En partenariat avec l’Inra et AgroParisTech, les deux agriculteurs sont en passe de démontrer que chaque parcelle de 1 000 m2 cultivée selon leur méthode pourrait créer un emploi. «Le dernier exercice montre que cette surface a permis de dégager 32 000 euros de chiffre d’affaires sur un an pour 1 400 heures travaillées, ce qui conforte notre hypothèse. Mais nous n’en sommes qu’au tout début», tempère Charles Hervé-Gruyer.
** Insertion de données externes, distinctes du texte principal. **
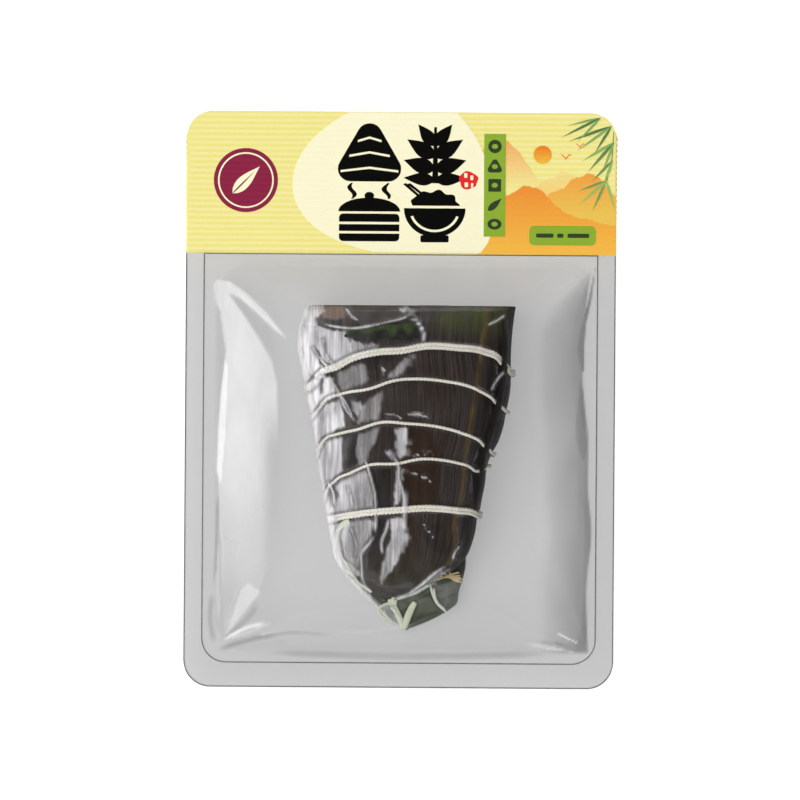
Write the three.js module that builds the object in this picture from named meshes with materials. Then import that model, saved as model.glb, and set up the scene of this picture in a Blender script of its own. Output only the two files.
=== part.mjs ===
// A sealed display pouch around one leaf-wrapped rice dumpling, lying on its back.
// The body is the outer form of the whole bag: a thin welded border with rounded corners,
// a deep flat header along one end, and a pillow that rises over the dumpling and sags to
// the table beneath it. The film is closed all round, so the bag is one solid.
// Millimetres. +X is to the right seen from the printed side, +Y towards the header, +Z up.
import * as THREE from 'three';

const bag_width = 134;
const bag_length = 179.5;
const bag_corner = 8.3;
const edge_thickness = 0.6;
const seam_height = 9;

// Widths of the flat border on each side of the pocket that holds the dumpling.
const side_weld = 5.7;
const foot_weld = 7.75;
const header_depth = 44.25;
const pocket_corner = 7.5;
const corner_growth = 0.5;

// The film stays flat for a few millimetres inside the weld, then lifts at a crease.
const crease_inset = 4;
const front_rise = 31.7;
const front_span = 34;
const front_fullness = 1.7;
const back_span = 16;
const back_fullness = 1.8;

// Insets of the rings that carry the two faces, measured inwards from the pocket's edge.
const front_insets = [0, 2, 4, 5, 6.5, 8, 10, 12, 14.5, 17, 20, 23, 26.5, 30, 34, 38, 44, 50, 56, 60];
const back_insets = [0, 2, 4, 5, 6.5, 8, 10, 12, 14, 17, 20, 30, 42, 54, 60];
const side_steps = 14;
const arc_steps = 8;

const colour_film = 0xc9c9c9;

// Centre, half sizes and corner radius of a rounded rectangle.
function bag_outline() {
  return { y: 0, half_x: bag_width / 2, half_y: bag_length / 2, radius: bag_corner };
}

// The pocket's edge moved inwards by an inset, with corners that grow rounder as it shrinks.
function pocket_outline(inset) {
  const low = -bag_length / 2 + foot_weld;
  const high = bag_length / 2 - header_depth;
  const half_x = bag_width / 2 - side_weld - inset;
  const half_y = (high - low) / 2 - inset;
  const wanted = pocket_corner + corner_growth * inset;
  const radius = Math.min(wanted, 0.98 * Math.min(half_x, half_y));
  return { y: (high + low) / 2, half_x, half_y, radius };
}

// Points anticlockwise round a rounded rectangle, the same number on every outline.
function outline_points(outline) {
  const points = [];
  const signs = [[1, 1], [-1, 1], [-1, -1], [1, -1]];
  const straight_x = outline.half_x - outline.radius;
  const straight_y = outline.half_y - outline.radius;
  for (let corner = 0; corner < 4; corner += 1) {
    const [sign_x, sign_y] = signs[corner];
    const start_angle = corner * Math.PI / 2;
    for (let step = 0; step <= arc_steps; step += 1) {
      const angle = start_angle + step / arc_steps * Math.PI / 2;
      const x = sign_x * straight_x + outline.radius * Math.cos(angle);
      const y = outline.y + sign_y * straight_y + outline.radius * Math.sin(angle);
      points.push([x, y]);
    }
    const [next_x, next_y] = signs[(corner + 1) % 4];
    const end = points[points.length - 1];
    const goal_angle = start_angle + Math.PI / 2;
    const goal_x = next_x * straight_x + outline.radius * Math.cos(goal_angle);
    const goal_y = outline.y + next_y * straight_y + outline.radius * Math.sin(goal_angle);
    for (let step = 1; step < side_steps; step += 1) {
      const part = step / side_steps;
      points.push([end[0] + (goal_x - end[0]) * part, end[1] + (goal_y - end[1]) * part]);
    }
  }
  return points;
}

// Share of the full height reached at an inset: none up to the crease, all past the span.
function fullness_at(inset, span, power) {
  const part = Math.min(Math.max((inset - crease_inset) / span, 0), 1);
  return 1 - Math.pow(1 - part, power);
}

function front_height(inset) {
  const base = seam_height + edge_thickness / 2;
  return base + front_rise * fullness_at(inset, front_span, front_fullness);
}

function back_height(inset) {
  const base = seam_height - edge_thickness / 2;
  return base * (1 - fullness_at(inset, back_span, back_fullness));
}

// Every ring in order from the middle of the front, over the edge, to the middle of the back.
function bag_rings() {
  const rings = [];
  for (const inset of [...front_insets].reverse()) {
    rings.push({ points: outline_points(pocket_outline(inset)), z: front_height(inset) });
  }
  const rim = outline_points(bag_outline());
  rings.push({ points: rim, z: seam_height + edge_thickness / 2 });
  rings.push({ points: rim, z: seam_height - edge_thickness / 2 });
  for (const inset of back_insets) {
    rings.push({ points: outline_points(pocket_outline(inset)), z: back_height(inset) });
  }
  return rings;
}

function bag_geometry() {
  const rings = bag_rings();
  const count = rings[0].points.length;
  const positions = [];
  const faces = [];
  for (const ring of rings) {
    for (const [x, y] of ring.points) {
      positions.push(x, y, ring.z);
    }
  }
  for (let row = 0; row + 1 < rings.length; row += 1) {
    for (let step = 0; step < count; step += 1) {
      const next = (step + 1) % count;
      const inner = row * count + step;
      const inner_next = row * count + next;
      const outer = (row + 1) * count + step;
      const outer_next = (row + 1) * count + next;
      faces.push(inner, outer, outer_next);
      faces.push(inner, outer_next, inner_next);
    }
  }
  const middle_y = pocket_outline(0).y;
  const front_middle = positions.length / 3;
  positions.push(0, middle_y, rings[0].z);
  const back_middle = front_middle + 1;
  positions.push(0, middle_y, rings[rings.length - 1].z);
  const last = (rings.length - 1) * count;
  for (let step = 0; step < count; step += 1) {
    const next = (step + 1) % count;
    faces.push(front_middle, step, next);
    faces.push(back_middle, last + next, last + step);
  }
  const geometry = new THREE.BufferGeometry();
  geometry.setAttribute('position', new THREE.Float32BufferAttribute(positions, 3));
  geometry.setIndex(faces);
  geometry.computeVertexNormals();
  return geometry;
}

function build_pouch() {
  const material = new THREE.MeshStandardMaterial({ color: colour_film, roughness: 0.2 });
  const mesh = new THREE.Mesh(bag_geometry(), material);
  mesh.name = 'sealed_pouch';
  return mesh;
}

const part = new THREE.Group();
part.name = 'rice_dumpling_pouch';
part.add(build_pouch());

export default part;
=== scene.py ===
import math

import bmesh
import bpy
import numpy as np
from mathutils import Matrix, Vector


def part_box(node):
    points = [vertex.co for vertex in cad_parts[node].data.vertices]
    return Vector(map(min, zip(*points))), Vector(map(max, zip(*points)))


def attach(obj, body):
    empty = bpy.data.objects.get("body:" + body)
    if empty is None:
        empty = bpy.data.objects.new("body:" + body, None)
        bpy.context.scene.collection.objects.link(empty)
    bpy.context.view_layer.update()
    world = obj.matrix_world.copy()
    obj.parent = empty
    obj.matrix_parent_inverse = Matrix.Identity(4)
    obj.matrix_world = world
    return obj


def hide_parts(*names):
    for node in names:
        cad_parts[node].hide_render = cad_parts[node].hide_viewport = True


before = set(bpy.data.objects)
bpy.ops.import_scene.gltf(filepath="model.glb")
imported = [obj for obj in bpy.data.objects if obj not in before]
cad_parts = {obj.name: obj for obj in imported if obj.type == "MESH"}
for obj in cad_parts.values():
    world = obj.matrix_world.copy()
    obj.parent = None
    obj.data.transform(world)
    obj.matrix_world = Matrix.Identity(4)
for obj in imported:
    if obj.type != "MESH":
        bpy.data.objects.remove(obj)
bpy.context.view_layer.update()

# Sizes are in millimetres, and MM turns them into metres as a mesh or light is made.
MM = 0.001
LOW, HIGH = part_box("sealed_pouch")
HALF_WIDTH = (HIGH.x - LOW.x) / 2 / MM
HALF_LENGTH = (HIGH.y - LOW.y) / 2 / MM
TOP_HEIGHT = HIGH.z / MM

# The bag's welds, as the CAD part has them.
SEAM_HEIGHT = 9.0
SEAM_THICKNESS = 0.6
SEAM_TOP = SEAM_HEIGHT + SEAM_THICKNESS / 2
SEAM_FOOT = SEAM_HEIGHT - SEAM_THICKNESS / 2
BAG_CORNER = 8.3
SIDE_WELD = 5.7
FOOT_WELD = 7.75
HEADER_DEPTH = 44.25
POCKET_CORNER = 7.5
CORNER_GROWTH = 0.5
FRONT_SPAN = 34.0
FRONT_FULLNESS = 1.7
BACK_SPAN = 16.0
BACK_FULLNESS = 1.8
BACK_CREASE = 4.0
HEADER_FOOT = HALF_LENGTH - HEADER_DEPTH
POCKET_FOOT = FOOT_WELD - HALF_LENGTH
POCKET_Y = (HEADER_FOOT + POCKET_FOOT) / 2
POCKET_HALF_X = HALF_WIDTH - SIDE_WELD
POCKET_HALF_Y = (HEADER_FOOT - POCKET_FOOT) / 2
FRONT_RISE = TOP_HEIGHT - SEAM_TOP

RIB_PITCH = 1.74
RIB_HEIGHT = 0.05
INK_THICKNESS = 0.02
LAYER_STEP = 0.028
EDGE_IN = 0.15
PRINT_TOP = HALF_LENGTH - EDGE_IN
PRINT_RIGHT = HALF_WIDTH - EDGE_IN


# ---------------------------------------------------------------- numbers and paths

def smooth_step(x, start, end):
    part = np.clip((x - start) / (end - start), 0, 1)
    return part * part * (3 - 2 * part)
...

Qui raconte qu’il est parfois traité de «menteur» par certains observateurs que ses bons résultats laissent sceptiques.

D’autant que son terrain n’était en principe pas favorable au maraîchage. «Un agronome nous a dit que les terres n’avaient pas dû être cultivées depuis le néolithique puisqu’elles étaient réservées à l’herbage.»

Pour creuser son cheminement et tester ses méthodes, le couple s’appuie sur d’autres expériences fructueuses aux Etats-Unis ou en Australie, berceau de la permaculture depuis les années 70. «Notre dépendance au pétrole doit nous amener à repenser nos pratiques agricoles. Aujourd’hui, pour la production d’une calorie dans notre assiette, on en dépense dix en énergies fossiles. Il nous faut aussi réfléchir à cette question : comment nourrir la planète sans la détruire ?» interroge cet ancien marin qui a, dans une vie précédente, parcouru le monde à la rencontre des «peuples premiers». «La FAO [l’Organisation des Nations unies pour l’alimentation et l’agriculture, ndlr] annonce qu’il faudra doubler la productionalimentaire d’ici 2050 dans les pays en voie de développement. Comment y parvenir alors que plus d’un milliard d’êtres humains souffrent déjà de malnutrition ?»

topinambours. La relocalisation de la production agricole afin de tendre à une autonomie alimentaire offre un début de réponse. Dans le village du Bec-Hellouin, une quinzaine d’habitants a pris l’habitude de passer à la ferme le mercredi pour récupérer un panier maraîcher oscillant entre 10 et 20 euros. «Les gens se servent eux-mêmes, on prolonge le moment afin d’échanger autour des produits», explique Sacha Guégan qui tient la boutique ces soirs-là. Un enseignant de 37 ans pèse un sachet de pourpier. «J’ai deux enfants en bas âge, je veux leur éviter d’ingurgiter des pesticides, explique-t-il. Même dans les marchés, on n’a pas cette garantie.» Il est également question d’apprendre à manger moins et mieux, selon les territoires et les saisons. La ferme travaille en collaboration avec le Sergent recruteur, un restaurant gastronomique parisien. «On y redécouvre nos fruits et légumes : fricassée de choux, jus de pommes et carottes blanches, glace aux topinambours…» se délecte Charles Hervé-Gruyer. Un retraité rejoint la conversation : «Je suis dans le coin depuis soixante-dix ans, je ne m’attendais pas à voir un tel projet débarquer !Avant de rencontrer Charles et Perrine, je les prenais pour des fous.» Le genre de fous qui voudraient changer le monde. Et dont les rêves commencent à prendre racine.